Some people will tell you that the most important thing you can do in life is to learn to love yourself, or that you cannot love others until you love yourself. But self-love is ultimately unsatisfying. It is fruitless. It is lame. It is barren.
Self-love gives nothing but sucks the life out of everything in order to survive. It is fragile, beggarly and weak.
And, because we are not the loveliest things around – and we know it – the pursuit of self-love is a pursuit that leads invariably to despair and bitterness.
The Bible never emphasises the virtue of self-love. On the contrary, it extols the virtue of self-forgetfulness. The kind that comes by being enthralled by another.
And they have conquered him by the blood of the Lamb and by the word of their testimony, for they loved not their lives even unto death. (Revelation 12:11)
Turns out, our deepest pleasures and our deepest joys in life are not those moments spent in front of the mirror, enjoying what we see.
Rather, our deepest joys are in those moments when we are captivated and enthralled by something other than ourselves, something larger, more glorious, more terrifying and more beautiful than ourselves.
This truth is borne out by the almost universal experience of anyone who has ever held a newborn baby, or watched the lightning crack over cane fields, or stood beneath a giant wave or climbed to the top of a great high mountain.
It is something we see in the nature of children. Children who have no idea what their hair may be doing today because they are totally engrossed in a beetle, or a flower, or a thunderstorm.
These are the more glorious joys because they are joys that point to the handiwork of a glorious Creator.
Self-love is bunk. You were made to enjoy beauties far more beautiful than yourself, glories far more glorious than yourself and a love far superior to your best attempts to love yourself.
The only love that could ever satisfy the human heart is the love that comes from outside of you, that is free and undeserved.
It looks a lot like a wonderful marriage in which you constantly forget yourself altogether because you’re too busy adoring the one you’re with.
This is the love that has come down from Heaven. It is the love we see in the face of Jesus Christ. A love that was willing to die for those He loved.
And it is this same love that begins to emerge in our own hearts when, having met Jesus, we forget ourselves in favour of remembering others (1 John 4:20).
Leta says
I love this. I think the self-love thing is much more about respect for oneself. After being in Canada with an absolutely lovely group I actually forgot that I was on my own. I actually forgot about grieving for 15 days and pitying my state of life.

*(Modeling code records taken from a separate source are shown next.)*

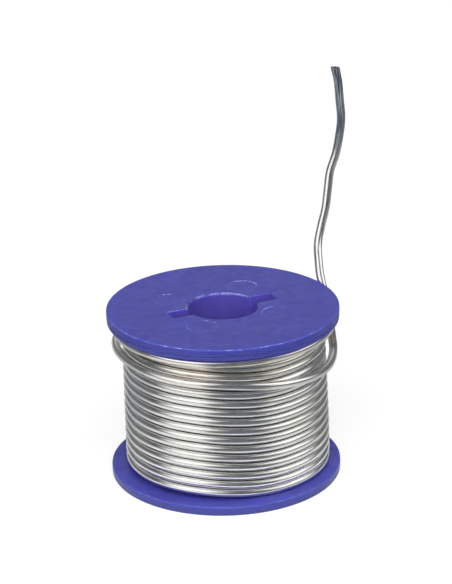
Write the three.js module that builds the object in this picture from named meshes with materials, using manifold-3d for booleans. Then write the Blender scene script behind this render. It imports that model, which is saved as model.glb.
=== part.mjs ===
// A spool of flux-cored solder wire: one plastic moulding, and one long wire wound on it.
// Millimetres, Z up. The origin is the middle of the underside, and the drive slots lie along X.
// Angles are in degrees from +X, and they grow anticlockwise seen from above.
import * as THREE from "three";
import Module from "manifold-3d";

const wasm = await Module();
wasm.setup();
const { Manifold, CrossSection } = wasm;

// ---- Sizes: the moulding
const spoolHeight = 40;
const flangeRadius = 26.5;
const flangeThickness = 2.1;
const rimEdge = 0.25; // small bevel on each edge of a rim
const rimStepIn = 0.12; // the side cores leave the lower part of the top rim this much smaller
const rimStepDrop = 1.65; // from the top face down to that step
const barrelRadius = 15;
const boreRadius = 8;
const boreChamfer = 0.5;
const slotWidth = 4;
const slotReach = 13; // from the axis to the end of a drive slot
const slotEndFillet = 0.5;
const slotMouthFillet = 0.8;
const ejectorCount = 4;
const ejectorRadius = 3.4;
const ejectorCircle = 13; // from the axis to the middle of an ejector mark
const ejectorDepth = 0.15;
const ejectorFirstAngle = 45;

// ---- Sizes: the wire
const wireRadius = 1;
const fluxRadius = 0.36;
const fluxClearance = 0.12; // round the flux in its channel
const innerLayers = 3.1; // layers under the outer one, in wire diameters up from the barrel
const layerGap = 0.5; // between the plain inner winding and the outer layer
const looseLift = 2.4; // a loose turn lies this much further out than the outer layer
const restGap = 0.3; // between pieces that touch on the real spool
const turnGap = 0.42; // least space between neighbouring turns

// ---- Facets
const rimFacets = 96;
const boreFacets = 64;
const markFacets = 24;
const loopSteps = 24;
const loopSides = 6;
const tailSides = 8;
const fluxSides = 6;
const tailStep = 4; // length of one straight step of the free end

const plastic = { color: 0x4b4fa3, roughness: 0.45, metalness: 0 };
const solder = { color: 0xc4c6c8, roughness: 0.3, metalness: 0.9 };
const rosin = { color: 0xb98a3c, roughness: 0.5, metalness: 0 };

// ---- Places that follow from the sizes
const lowerFace = flangeThickness; // inner face of the bottom flange
const upperFace = spoolHeight - flangeThickness; // inner face of the top flange
const coreRadius = barrelRadius + restGap + 2 * wireRadius * innerLayers * (Math.sqrt(3) / 2);
const layerRadius = coreRadius + layerGap + wireRadius; // middle of the wire in the outer layer
const halfFlat = wireRadius * Math.cos(Math.PI / loopSides); // flats of the wire face its neighbours
const topLevel = upperFace - restGap - halfFlat; // the first turn lies under the top flange
const endLevel = lowerFace + restGap + halfFlat; // the last turn lies on the bottom flange
const leastPitch = 2 * halfFlat + turnGap;
const wholeTurns = Math.floor((topLevel - endLevel) / leastPitch - 0.5);
const turnsDown = wholeTurns + 0.5; // it ends half a turn round from where its turns begin to drop
const pitch = (topLevel - endLevel) / turnsDown;

const radians = THREE.MathUtils.degToRad;
const smooth = (x) => THREE.MathUtils.smoothstep(x, 0, 1);
const ramp = (angle, from, to) => smooth((angle - from) / (to - from));

function fromCylinder(angle, radius, height) {
  return new THREE.Vector3(radius * Math.cos(radians(angle)), radius * Math.sin(radians(angle)), height);
}

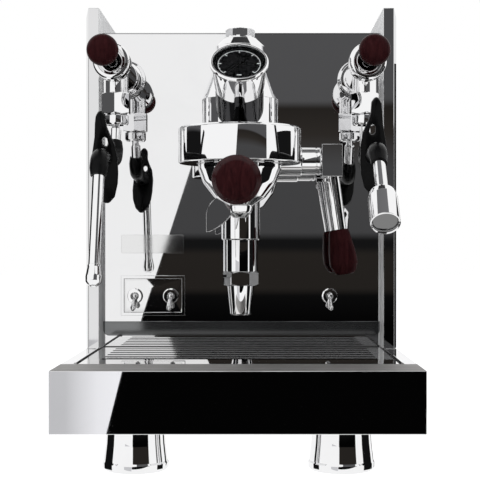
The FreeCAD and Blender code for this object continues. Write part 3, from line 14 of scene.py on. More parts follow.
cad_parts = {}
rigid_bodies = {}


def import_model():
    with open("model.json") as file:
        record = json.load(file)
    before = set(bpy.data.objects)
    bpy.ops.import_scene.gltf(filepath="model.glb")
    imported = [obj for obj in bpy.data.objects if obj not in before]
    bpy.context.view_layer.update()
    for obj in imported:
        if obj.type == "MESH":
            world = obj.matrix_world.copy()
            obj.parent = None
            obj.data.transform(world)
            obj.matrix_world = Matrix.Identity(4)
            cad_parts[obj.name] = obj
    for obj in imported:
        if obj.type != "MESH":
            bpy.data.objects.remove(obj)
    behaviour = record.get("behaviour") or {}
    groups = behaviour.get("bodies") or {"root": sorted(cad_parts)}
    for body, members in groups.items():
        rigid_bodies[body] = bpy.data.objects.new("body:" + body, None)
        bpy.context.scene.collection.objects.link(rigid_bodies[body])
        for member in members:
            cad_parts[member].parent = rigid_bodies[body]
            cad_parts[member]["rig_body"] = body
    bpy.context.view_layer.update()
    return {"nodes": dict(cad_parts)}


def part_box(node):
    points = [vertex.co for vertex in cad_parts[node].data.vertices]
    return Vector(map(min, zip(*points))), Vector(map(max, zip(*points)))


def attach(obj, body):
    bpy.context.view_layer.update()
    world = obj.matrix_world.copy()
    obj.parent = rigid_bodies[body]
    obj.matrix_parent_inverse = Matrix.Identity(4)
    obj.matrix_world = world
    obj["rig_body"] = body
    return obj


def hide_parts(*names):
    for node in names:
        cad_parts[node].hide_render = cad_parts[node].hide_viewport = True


MM = 0.001
X, Y, Z = Vector((1, 0, 0)), Vector((0, 1, 0)), Vector((0, 0, 1))
FRONT = -Y
ALONG_X = (6, 900, 900)
SOCKET_SHARE = 0.45
NECK_HEIGHT, LEVER_HEIGHT, VALVE_HEIGHT = 306, 263.5, 347
JOINT_FLOOR, JOINT_TOP, BALL_HEIGHT = 304, 323, 301
SWITCH_HEIGHT = 135

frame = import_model()
scene = bpy.context.scene
finish = {}


# ------------------------------------------------------------------ shader tools

def feed(tree, socket, value):
    """Link an input to another node's output, or give it a plain value."""
    if isinstance(value, bpy.types.NodeSocket):
        tree.links.new(value, socket)
    else:
        socket.default_value = value


def make_node(tree, kind, values=None, **settings):
    """A node with its settings made and its inputs filled or linked."""
    made = tree.nodes.new(kind)
    for name, value in settings.items():
        setattr(made, name, value)
    for key, value in (values or {}).items():
        feed(tree, made.inputs[key], value)
    return made


def add_node(tree, kind, values=None, **settings):
    """A shader node."""
    return make_node(tree, "ShaderNode" + kind, values, **settings)


def compute(tree, operation, *values, clamp=False):
    """One arithmetic step."""
    return add_node(tree, "Math", dict(enumerate(values)), operation=operation,
                    use_clamp=clamp).outputs[0]


def noise(tree, vector, scale, detail=3.0, roughness=0.55, distortion=0.0):
    """Cloudy noise from 0 to 1."""
    return add_node(tree, "TexNoise", {
        "Vector": vector, "Scale": scale, "Detail": detail, "Roughness": roughness,
        "Distortion": distortion}).outputs[0]


def stretched(tree, vector, scale, turn=(0, 0, 0)):
    """Coordinates drawn out along an axis."""
    return add_node(tree, "Mapping", {"Vector": vector, "Scale": scale, "Rotation": turn}
                    ).outputs[0]


def remap(tree, value, low, high, to_low=0.0, to_high=1.0):
    """A value carried from one range to another, and held inside it."""
    return add_node(tree, "MapRange", {
        "Value": value, "From Min": low, "From Max": high, "To Min": to_low, "To Max": to_high}
        ).outputs[0]


def blend_colour(tree, share, first, second):
    """Two colours mixed by a mask."""
    return add_node(tree, "Mix", {0: share, 6: first, 7: second}, data_type="RGBA").outputs[2]


def overlaid(tree, tint, mask, share, colour):
    """A tint with a share of a colour laid over it where a mask says."""
    return blend_colour(tree, compute(tree, "MULTIPLY", mask, share), tint, colour)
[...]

I now know that it is possible. I have realised that I have been too self-contained and must reach out to others.
This will be new for me but I have sensed another aspect of my personality since being away that I am actually surprised about.
God gave me a lovely travelling companion by chance. (I was terrified I would be sitting in the lovely train accompanied by a loud talking – brittle toned voice of an American female) but I was so fortunate.
There was a lot of scenery where it came to mind about “Be still and know that I am God”.
David Trounce says
I suspect one ofthe reasons we grieve at all is testament to the very fact that we were meant to find our joy in others and not in our mirrors.
Thanks for the relfection, Leta. Something I am sure will be of comfort to others who wonder about similar things.